= Leadership High School =

Leadership High School is a public charter high school located in San Francisco. Founded in 1997, Leadership or "LHS" was California's first start-up charter high school. The school provides a college-preparatory curriculum and focuses on leadership development and social justice.

During the school's first two years, it operated out of Golden Gate University. It then moved to the Excelsior District and occupied an elementary school facility owned by San Francisco Unified School District. In January 2007, the school was forced to move from that location, because the building was determined to not be earthquake-safe. Between January 2007 and June 2008, the school shared a facility with Philip and Sala Burton High School. Between August 2008 and spring 2015, the school shared a facility with James Denman Middle School, exclusively occupying the top floor of the building. As of Spring 2015, Leadership is again occupying its original Excelsior District site, after SFUSD completed a modernization project there. The current address of the school is 350 Seneca Avenue, San Francisco, CA.

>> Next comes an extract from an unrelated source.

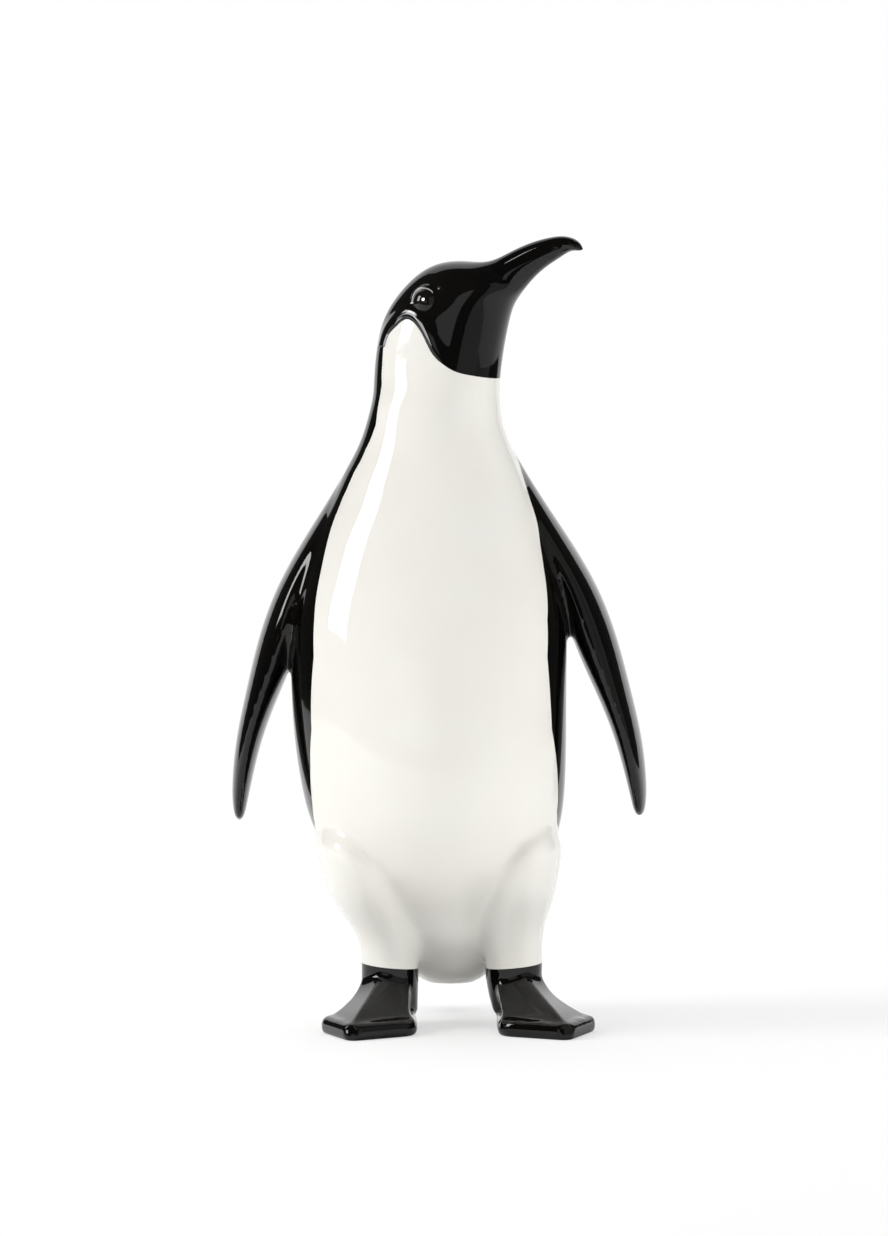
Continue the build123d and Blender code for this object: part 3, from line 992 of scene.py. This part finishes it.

The school enrolls approximately 270 students. By 2012, there were over 500 graduates, with over 95% going on to college.

==cs==

| White | Latino | Asian | African American | Pacific Islander | American Indian | Two or More Races |
|---|---|---|---|---|---|---|
| 1% | 70% | 7% | 16% | 0.4% | 0% | 4% |

According to U.S. News & World Report, 99% of Leadership's student body is "of color," with 73% of the student body coming from an economically disadvantaged household, determined by student eligibility for California's Reduced-price meal program.